Frühlingsgefühle
Das kann weg! Leo Fischer über die hässlichen Nebenerscheinungen nach den Wintermonaten
Die Temperaturen schnellen wieder in die Höhe, und leider kommt jetzt auch alles wieder raus, was in den Wintermonaten wohltuend verborgen war: Weiße Wadeln wagen sich wieder ans Sonnenlicht, verspargelte Jogger demonstrieren in den Parks zähnefletschend den Stand ihrer Zurichtung, »Bild«-Chefredakteure gestatten kokett einen Blick in die Abgründe ihres Humorverständnisses.
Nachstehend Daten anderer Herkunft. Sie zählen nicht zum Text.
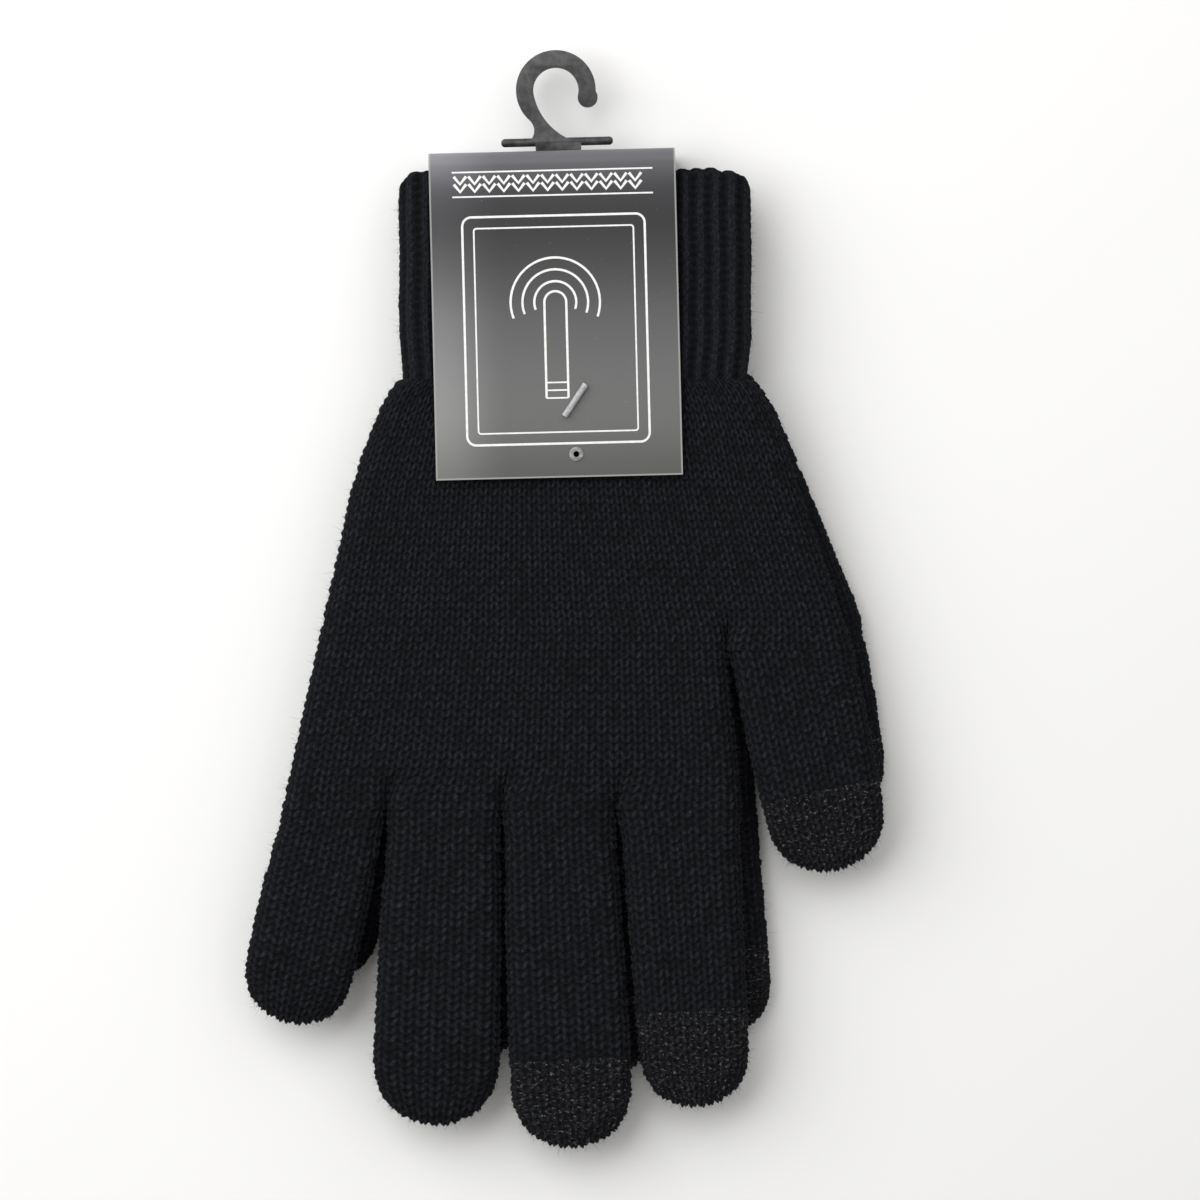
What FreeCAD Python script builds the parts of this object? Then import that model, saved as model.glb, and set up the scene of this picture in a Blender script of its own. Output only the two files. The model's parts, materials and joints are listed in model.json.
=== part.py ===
import FreeCAD, Part
import os
import re
import Sketcher

# A pair of knitted touchscreen gloves on a folded header card, lying flat, in millimetres.
# X is to the right, Y points from the fingers to the hanger hook, Z is up.
# The origin is the middle of the flat underside of the header card.

doc = FreeCAD.newDocument("TouchscreenGloves")

# ---------------------------------------------------------------- driving sizes

SIZES = {
    # knitted fabric and the stack
    "fabric": 1.6,              # thickness of one layer of knit
    "hand_space": 4.6,          # height of the room for the hand, between the two layers
    "edge_round": 2.8,          # rounding of the folded side edges
    "between_gloves": 0.4,      # room between the upper and the lower glove
    # cuff and hand, seen from above
    "cuff_length": 45.8,
    "upper_cuff_width": 77.4,
    "lower_cuff_width": 73.5,
    "cuff_corner": 4.0,         # how far the cuff's mouth corners are rounded off
    "wrist_width": 75.7,
    "flare_length": 24.0,       # the hand widens fast over this length below the wrist
    "flare_width": 98.4,        # width of the hand where the flare ends
    "flare_bow_drop": 0.45,     # the flare bows out: at this share of its length
    "flare_bow_reach": 0.6,     # it has this share of its widening
    "hand_length": 95.0,        # wrist to knuckle line
    "thumb_from_wrist": 60.0,   # wrist to the line where the thumb starts
    "thumb_crotch": 32.6,       # middle of the hand to the thumb's crotch
    "thumb_root_width": 28.3,
    "finger_gap": 0.9,          # between neighbouring fingers at their roots
    "thumb_gap": 1.3,           # between the thumb's root and the hand beside it
    "root_gap": 0.4,            # between a finger's root and the hand
    "lower_reach": 0.915,       # the lower glove is drawn up: share of its length that shows
    # fingers: width at the knuckle line, width at the tip, length, lean away from -Y in degrees
    "little_root": 23.1,
    "little_tip": 24.8,
    "little_length": 48.4,
    "little_lean": -12.5,
    "ring_root": 25.3,
    "ring_tip": 28.6,
    "ring_length": 70.0,
    "ring_lean": -2.5,
    "middle_root": 25.1,
    "middle_tip": 27.6,
    "middle_length": 75.0,
    "middle_lean": 2.5,
    "index_root": 27.7,
    "index_tip": 26.2,
    "index_length": 66.0,
    "index_lean": 3.7,
    "knuckles_right": 36.7,     # middle of the hand to the index finger's outer corner
    "thumb_tip": 26.8,
    "thumb_length": 49.7,
    "upper_thumb_lean": 12.0,
    "lower_thumb_lean": 8.5,
    # how much of a finger is knitted in conductive yarn
    "middle_touch": 22.7,
    "index_touch": 23.5,
    "thumb_touch": 20.5,
    # how the gloves lie, turned about the tag pin, in degrees
    "upper_turn": -1.4,
    "lower_turn": 1.0,
    # header card
    "card_width": 54.1,
    "card_thickness": 0.4,
    "fold_radius": 3.0,
    "fold_room": 4.25,          # between the cuff's mouth and the inside of the fold
    "flap_below_pin": 16.85,
    "front_room": 0.8,          # between the upper glove and the front flap
    "back_room": 1.0,           # between the lower glove and the back flap
    # tag pin
    "pin_below_wrist": 4.6,
    "pin_right": 3.8,           # from the card's middle line
    "pin_radius": 0.35,
    "pin_room": 0.25,           # round the filament
    "bar_radius": 0.65,
    "bar_length": 8.4,
    "bar_turn": 55.0,
    "paddle_length": 6.0,
    "paddle_width": 2.4,
    "paddle_thickness": 0.5,
    # eyelet in the front flap
    "eyelet_from_edge": 5.05,
    "eyelet_radius": 1.0,       # of its barrel
    "eyelet_bore": 0.65,
    "eyelet_flange": 1.6,
    "flange_thickness": 0.35,
    # hanger hook
    "hook_thickness": 1.8,
    "hook_lift": 1.5,           # between the card and the hook's outer arms
    "hook_right": 1.2,          # from the card's middle line
    "hook_swing": 15.0,         # degrees each way
    "hook_room": 0.3,
    "arm_radius": 0.93,
    "arm_round": 0.85,          # rounding of the arms' ends
    "arm_span": 24.7,
    "lock_radius": 0.8,         # the bar inside the fold that keeps the hook in
    "lock_span": 16.0,
    "base_left": 4.75,
    "base_right": 5.3,
    "ring_rise": 11.4,          # arms to the middle of the hook's ring
    "ring_inside": 5.0,
    "ring_band": 3.8,
    "ring_to_sweep": 190.0,     # where the inside of the ring runs into the sweep, in degrees from +X
    "sweep_radius": 13.8,       # of the long hollow curve from the ring down to the base
    "ring_to_neck": 228.0,      # where the ring's outside runs into the neck's left side
    "bulb_radius": 2.2,         # the round end of the open ring, which touches the ring's inside
    "bulb_turn": -14.0,         # in degrees from +X
    "neck_left": 5.0,           # the neck's left side where it is thinnest
    "neck_rise": 2.8,           # and how high that is above the arms
    "neck_foot": 6.3,           # the neck's left side where it meets the arms
}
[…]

Und auch Promipärchen lassen knistern, was die Hormone hergeben.
Nicht nur Braunblusen wie Frauke Petry holten sich die »Bunte« ins Boudoir, berichten Heimliches aus ihrem höchsteigenen Lebensborn-Projekt - auch der erstaunlich untote Franz Müntefering zeigt wieder seine blutjunge Teeniegattin herum, spricht freizügig über die Erotik digitaler Demenz: »Wenn wir spazieren gehen, hat meine Frau immer das Handy dabei - ich eher selten. Sie schreibt auf Facebook, ich schreibe Schreibmaschine und kommuniziere via Fax statt per E-Mail.« Kennengelernt haben sich die beiden gerüchteweise im Flirtportal vom ZDF-Bildschirmtext.
Andererseits sind da Jette »Joppe« Joop und ihr aktueller Pflöckel-Gefährte Christian Elsen, die sich ihre Kicks bei der gemeinsamen Vermarktung von Jettes neuem Duft holen: »Du«, sagt Christian ihr bzw. dem Tantenmagazin »Petra«, »hast ihn auch eigentlich immer dabei und sprühst ihn dir und anderen auf. Besonders schön ist, wenn Jette den Duft Männern aufsprüht, bevor sie merken, was da gerade passiert.« Dann kommt der Schreck: Wie erklär ich das nur meiner Frau? Jeder Geschäftsfreund wird erst mal angesprüht.
Jaja, früher ließ die Bourgeoisie zu Zwecken des Amüsements noch herrschaftliche Treibjagden veranstalten oder einen festlichen Weltkrieg, heute sprühen sich ihre Angehörigen mit Deo ein und lachen dabei wie Zwölfjährige in der Miederwarenabteilung. Es ist schon alles ein rechtes Grauen, ein Zeichen verzweifelter, trauriger Enthemmung, von der trostlosen Lustigkeit jener Witzchen, die massenweis’ herumgehen, seit »Satire« den Fußball als sklavisch abgefeierten Nationalsport der Deutschen abgelöst hat.
Und irgendwie mag inmitten des wieder aufblühenden Lebens keine wirkliche Begeisterung aufkommen: Der Frohsinn wirkt so apathisch und einstudiert wie das asketisch-entgeisterte Leben, das andernorts unterm religiösen Gesetz gelebt werden muss. Es war ja nie sehr schön, wenn in diesem Land die Lebensgeister wieder erwachen, aber in diesem Jahr wird es vollends ekelhaft. Man wünscht dieser Nation einen jahrelangen Winter, wie in der Welt von »Game of Thrones«, auf dass einmal eine Einsicht einkehre und eine Ruhe.